## Supplied material
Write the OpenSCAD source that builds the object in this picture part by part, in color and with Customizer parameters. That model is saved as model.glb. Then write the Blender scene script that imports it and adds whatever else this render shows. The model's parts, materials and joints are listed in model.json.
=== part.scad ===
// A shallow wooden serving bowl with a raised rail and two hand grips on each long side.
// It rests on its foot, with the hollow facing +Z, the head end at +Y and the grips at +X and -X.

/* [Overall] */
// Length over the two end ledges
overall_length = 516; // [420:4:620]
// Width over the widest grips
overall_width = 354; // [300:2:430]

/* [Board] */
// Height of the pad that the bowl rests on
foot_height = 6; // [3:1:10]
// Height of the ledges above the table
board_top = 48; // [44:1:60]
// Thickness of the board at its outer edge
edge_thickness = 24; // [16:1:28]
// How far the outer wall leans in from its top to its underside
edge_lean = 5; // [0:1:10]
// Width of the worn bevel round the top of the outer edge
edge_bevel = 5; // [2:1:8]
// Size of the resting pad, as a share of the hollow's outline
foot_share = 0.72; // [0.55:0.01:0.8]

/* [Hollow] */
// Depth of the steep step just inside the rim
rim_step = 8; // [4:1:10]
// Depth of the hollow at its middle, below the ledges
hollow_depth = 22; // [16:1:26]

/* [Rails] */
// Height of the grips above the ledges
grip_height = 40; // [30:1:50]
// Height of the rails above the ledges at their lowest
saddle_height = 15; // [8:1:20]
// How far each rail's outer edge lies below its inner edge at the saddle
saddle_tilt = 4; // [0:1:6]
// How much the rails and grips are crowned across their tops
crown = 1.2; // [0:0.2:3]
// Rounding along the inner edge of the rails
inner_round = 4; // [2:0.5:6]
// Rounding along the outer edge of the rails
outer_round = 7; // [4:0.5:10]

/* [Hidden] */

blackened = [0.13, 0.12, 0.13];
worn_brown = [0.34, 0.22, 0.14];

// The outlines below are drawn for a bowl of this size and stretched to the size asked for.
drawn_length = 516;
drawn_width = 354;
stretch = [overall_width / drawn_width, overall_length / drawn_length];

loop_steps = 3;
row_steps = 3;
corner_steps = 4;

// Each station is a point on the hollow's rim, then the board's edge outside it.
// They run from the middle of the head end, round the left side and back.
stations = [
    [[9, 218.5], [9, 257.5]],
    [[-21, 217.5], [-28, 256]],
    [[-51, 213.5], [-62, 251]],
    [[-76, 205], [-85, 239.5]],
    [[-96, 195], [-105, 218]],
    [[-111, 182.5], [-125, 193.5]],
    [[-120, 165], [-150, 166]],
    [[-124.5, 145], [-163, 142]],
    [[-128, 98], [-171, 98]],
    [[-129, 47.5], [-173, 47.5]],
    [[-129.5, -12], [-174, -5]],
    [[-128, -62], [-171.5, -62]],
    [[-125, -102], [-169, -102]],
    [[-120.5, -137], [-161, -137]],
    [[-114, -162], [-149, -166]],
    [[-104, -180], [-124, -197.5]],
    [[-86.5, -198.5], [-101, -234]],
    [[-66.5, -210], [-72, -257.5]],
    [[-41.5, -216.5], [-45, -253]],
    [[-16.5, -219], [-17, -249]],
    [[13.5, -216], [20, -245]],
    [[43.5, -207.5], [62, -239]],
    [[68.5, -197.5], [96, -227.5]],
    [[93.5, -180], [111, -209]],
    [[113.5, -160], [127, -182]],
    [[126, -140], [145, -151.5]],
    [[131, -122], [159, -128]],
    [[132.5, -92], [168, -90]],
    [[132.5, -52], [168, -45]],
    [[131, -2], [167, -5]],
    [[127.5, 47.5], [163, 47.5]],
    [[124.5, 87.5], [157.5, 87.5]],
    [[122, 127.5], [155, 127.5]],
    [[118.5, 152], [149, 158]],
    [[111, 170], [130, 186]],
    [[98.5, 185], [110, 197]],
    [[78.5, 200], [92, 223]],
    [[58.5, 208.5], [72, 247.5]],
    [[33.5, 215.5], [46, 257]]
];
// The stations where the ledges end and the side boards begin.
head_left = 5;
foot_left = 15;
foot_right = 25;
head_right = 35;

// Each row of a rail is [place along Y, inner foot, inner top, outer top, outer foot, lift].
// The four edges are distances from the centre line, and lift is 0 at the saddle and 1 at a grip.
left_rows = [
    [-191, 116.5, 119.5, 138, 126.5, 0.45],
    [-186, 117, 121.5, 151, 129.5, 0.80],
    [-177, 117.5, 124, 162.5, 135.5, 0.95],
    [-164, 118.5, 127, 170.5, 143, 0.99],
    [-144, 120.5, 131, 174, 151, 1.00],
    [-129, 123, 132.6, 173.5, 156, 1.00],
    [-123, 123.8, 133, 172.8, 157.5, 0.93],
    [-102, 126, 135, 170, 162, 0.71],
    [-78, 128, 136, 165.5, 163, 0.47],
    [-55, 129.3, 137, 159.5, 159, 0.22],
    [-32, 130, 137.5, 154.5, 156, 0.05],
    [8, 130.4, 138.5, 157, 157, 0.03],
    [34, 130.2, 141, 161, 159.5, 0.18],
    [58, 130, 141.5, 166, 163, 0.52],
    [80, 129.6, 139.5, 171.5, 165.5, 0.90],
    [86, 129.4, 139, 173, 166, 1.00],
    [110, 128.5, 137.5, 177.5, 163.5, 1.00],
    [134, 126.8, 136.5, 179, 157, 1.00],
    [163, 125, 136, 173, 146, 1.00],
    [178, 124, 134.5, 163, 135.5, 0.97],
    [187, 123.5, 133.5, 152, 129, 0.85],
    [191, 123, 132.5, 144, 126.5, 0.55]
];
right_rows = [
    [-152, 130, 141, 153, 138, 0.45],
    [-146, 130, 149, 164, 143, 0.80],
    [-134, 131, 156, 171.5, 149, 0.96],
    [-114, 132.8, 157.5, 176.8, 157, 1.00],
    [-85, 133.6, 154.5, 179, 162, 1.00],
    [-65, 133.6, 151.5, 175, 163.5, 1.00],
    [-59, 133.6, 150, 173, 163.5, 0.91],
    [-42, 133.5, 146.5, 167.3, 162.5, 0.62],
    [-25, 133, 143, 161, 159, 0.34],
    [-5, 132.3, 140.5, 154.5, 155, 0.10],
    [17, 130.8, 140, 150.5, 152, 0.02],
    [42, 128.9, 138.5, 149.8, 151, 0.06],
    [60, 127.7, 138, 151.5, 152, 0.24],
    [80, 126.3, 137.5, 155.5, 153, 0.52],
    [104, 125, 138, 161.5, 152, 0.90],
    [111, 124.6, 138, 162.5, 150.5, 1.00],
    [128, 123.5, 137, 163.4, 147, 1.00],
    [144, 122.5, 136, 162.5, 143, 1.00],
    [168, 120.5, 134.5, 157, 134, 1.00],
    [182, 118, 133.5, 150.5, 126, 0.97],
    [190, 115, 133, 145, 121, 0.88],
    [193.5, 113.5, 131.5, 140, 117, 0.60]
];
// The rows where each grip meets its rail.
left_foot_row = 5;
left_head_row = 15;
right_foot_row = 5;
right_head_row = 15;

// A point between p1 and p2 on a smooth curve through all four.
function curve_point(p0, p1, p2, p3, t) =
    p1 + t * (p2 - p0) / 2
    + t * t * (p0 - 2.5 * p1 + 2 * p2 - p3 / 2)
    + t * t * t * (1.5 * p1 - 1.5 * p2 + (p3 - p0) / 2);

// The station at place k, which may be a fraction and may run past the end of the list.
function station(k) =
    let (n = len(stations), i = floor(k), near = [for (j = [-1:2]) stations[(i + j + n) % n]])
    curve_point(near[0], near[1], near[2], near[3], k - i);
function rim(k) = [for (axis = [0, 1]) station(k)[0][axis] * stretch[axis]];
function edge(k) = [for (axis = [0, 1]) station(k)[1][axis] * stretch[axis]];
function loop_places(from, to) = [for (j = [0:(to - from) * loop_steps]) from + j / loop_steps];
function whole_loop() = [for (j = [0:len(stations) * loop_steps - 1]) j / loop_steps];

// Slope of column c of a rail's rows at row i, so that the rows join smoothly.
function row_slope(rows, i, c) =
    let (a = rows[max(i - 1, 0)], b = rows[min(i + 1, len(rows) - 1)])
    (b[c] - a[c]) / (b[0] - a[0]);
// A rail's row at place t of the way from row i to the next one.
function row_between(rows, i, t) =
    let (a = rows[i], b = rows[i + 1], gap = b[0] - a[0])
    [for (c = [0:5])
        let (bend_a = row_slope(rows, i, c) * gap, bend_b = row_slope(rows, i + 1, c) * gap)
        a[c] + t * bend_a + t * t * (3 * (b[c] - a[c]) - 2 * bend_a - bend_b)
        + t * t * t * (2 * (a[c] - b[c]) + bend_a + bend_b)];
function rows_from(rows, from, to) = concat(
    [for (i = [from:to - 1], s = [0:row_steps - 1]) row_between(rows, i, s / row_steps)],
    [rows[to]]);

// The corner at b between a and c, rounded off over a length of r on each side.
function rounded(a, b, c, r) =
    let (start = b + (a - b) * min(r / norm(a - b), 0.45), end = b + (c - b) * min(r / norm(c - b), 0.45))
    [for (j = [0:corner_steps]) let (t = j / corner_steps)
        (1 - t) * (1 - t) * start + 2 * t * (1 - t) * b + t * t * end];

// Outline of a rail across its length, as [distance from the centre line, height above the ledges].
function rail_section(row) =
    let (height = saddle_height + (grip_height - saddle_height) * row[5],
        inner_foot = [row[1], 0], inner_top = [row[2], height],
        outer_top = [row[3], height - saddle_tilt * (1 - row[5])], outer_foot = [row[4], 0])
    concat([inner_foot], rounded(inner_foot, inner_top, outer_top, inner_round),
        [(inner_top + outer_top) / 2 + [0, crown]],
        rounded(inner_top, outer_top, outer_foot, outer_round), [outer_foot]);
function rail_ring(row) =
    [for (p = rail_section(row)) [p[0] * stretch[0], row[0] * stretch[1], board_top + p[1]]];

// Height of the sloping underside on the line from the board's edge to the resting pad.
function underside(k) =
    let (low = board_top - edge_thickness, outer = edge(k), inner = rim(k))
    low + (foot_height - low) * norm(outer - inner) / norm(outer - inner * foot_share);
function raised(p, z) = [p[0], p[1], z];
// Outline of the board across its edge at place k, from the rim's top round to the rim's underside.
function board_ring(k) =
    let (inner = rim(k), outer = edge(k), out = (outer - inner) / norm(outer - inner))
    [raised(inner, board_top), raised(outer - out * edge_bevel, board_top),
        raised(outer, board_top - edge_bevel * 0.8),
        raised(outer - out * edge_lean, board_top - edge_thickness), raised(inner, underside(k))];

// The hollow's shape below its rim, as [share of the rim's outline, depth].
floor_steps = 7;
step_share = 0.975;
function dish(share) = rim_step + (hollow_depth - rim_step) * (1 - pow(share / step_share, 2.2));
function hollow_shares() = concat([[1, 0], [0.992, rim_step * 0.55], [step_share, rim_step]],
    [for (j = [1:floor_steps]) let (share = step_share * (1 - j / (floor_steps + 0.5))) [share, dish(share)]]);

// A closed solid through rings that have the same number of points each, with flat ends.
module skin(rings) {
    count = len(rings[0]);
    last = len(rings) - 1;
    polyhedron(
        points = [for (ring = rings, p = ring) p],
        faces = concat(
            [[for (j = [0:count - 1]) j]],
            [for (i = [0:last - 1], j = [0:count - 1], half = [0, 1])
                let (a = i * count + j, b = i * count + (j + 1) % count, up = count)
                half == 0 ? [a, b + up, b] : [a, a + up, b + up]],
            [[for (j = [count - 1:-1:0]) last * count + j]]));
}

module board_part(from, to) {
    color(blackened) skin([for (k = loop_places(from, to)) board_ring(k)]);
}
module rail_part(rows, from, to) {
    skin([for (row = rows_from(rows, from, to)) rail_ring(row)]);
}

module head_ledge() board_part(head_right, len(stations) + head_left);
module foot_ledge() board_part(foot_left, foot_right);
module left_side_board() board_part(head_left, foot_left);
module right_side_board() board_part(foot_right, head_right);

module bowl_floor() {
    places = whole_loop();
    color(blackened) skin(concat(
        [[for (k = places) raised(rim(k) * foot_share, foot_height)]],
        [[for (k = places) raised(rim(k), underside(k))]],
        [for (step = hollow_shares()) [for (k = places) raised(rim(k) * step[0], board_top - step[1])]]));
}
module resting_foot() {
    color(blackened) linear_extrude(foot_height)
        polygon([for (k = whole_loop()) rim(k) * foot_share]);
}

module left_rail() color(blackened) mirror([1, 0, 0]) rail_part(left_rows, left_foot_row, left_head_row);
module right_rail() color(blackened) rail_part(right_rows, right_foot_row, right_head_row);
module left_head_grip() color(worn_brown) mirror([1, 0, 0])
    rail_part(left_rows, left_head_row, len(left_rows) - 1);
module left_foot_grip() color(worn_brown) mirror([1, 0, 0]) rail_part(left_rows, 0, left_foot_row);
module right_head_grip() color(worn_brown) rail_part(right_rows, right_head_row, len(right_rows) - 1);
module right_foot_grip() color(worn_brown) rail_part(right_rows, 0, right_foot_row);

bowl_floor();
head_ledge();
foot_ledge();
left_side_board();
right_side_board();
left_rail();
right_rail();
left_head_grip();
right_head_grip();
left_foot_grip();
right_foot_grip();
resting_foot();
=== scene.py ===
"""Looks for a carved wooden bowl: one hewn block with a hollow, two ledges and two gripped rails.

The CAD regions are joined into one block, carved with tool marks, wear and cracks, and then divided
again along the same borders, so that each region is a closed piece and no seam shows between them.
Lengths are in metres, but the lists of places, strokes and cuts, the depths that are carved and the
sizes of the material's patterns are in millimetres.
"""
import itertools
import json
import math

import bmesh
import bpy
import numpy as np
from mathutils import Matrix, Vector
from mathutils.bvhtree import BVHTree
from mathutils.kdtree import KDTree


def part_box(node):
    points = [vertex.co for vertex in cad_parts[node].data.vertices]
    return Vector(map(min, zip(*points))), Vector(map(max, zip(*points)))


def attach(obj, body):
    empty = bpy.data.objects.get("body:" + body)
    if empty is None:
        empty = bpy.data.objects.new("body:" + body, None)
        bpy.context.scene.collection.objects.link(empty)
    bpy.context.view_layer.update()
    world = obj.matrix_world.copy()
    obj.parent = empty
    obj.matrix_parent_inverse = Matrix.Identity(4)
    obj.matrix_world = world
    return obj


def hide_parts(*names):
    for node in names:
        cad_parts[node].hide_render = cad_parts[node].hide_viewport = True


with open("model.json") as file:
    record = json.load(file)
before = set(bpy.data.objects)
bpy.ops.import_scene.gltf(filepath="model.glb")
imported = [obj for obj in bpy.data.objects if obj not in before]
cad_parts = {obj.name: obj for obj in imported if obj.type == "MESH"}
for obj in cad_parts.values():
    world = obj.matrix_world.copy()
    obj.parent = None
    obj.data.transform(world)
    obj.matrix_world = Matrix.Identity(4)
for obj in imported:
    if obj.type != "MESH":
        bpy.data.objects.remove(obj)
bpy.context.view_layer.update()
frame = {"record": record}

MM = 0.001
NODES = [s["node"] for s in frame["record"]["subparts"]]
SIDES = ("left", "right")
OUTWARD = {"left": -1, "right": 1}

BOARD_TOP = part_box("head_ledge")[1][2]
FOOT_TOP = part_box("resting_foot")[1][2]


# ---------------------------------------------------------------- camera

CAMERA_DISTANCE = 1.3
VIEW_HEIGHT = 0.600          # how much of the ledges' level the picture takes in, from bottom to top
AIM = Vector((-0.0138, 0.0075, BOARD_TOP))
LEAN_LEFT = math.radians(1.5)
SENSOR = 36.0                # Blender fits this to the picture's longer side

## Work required
Starting at the line that contains "module left_rail() color(blackened)" and stopping at the line that contains "import math", transcribe the lines exactly; both boundary lines are to be included.

## Written answer
module left_rail() color(blackened) mirror([1, 0, 0]) rail_part(left_rows, left_foot_row, left_head_row);
module right_rail() color(blackened) rail_part(right_rows, right_foot_row, right_head_row);
module left_head_grip() color(worn_brown) mirror([1, 0, 0])
    rail_part(left_rows, left_head_row, len(left_rows) - 1);
module left_foot_grip() color(worn_brown) mirror([1, 0, 0]) rail_part(left_rows, 0, left_foot_row);
module right_head_grip() color(worn_brown) rail_part(right_rows, right_head_row, len(right_rows) - 1);
module right_foot_grip() color(worn_brown) rail_part(right_rows, 0, right_foot_row);

bowl_floor();
head_ledge();
foot_ledge();
left_side_board();
right_side_board();
left_rail();
right_rail();
left_head_grip();
right_head_grip();
left_foot_grip();
right_foot_grip();
resting_foot();
=== scene.py ===
"""Looks for a carved wooden bowl: one hewn block with a hollow, two ledges and two gripped rails.

The CAD regions are joined into one block, carved with tool marks, wear and cracks, and then divided
again along the same borders, so that each region is a closed piece and no seam shows between them.
Lengths are in metres, but the lists of places, strokes and cuts, the depths that are carved and the
sizes of the material's patterns are in millimetres.
"""
import itertools
import json
import math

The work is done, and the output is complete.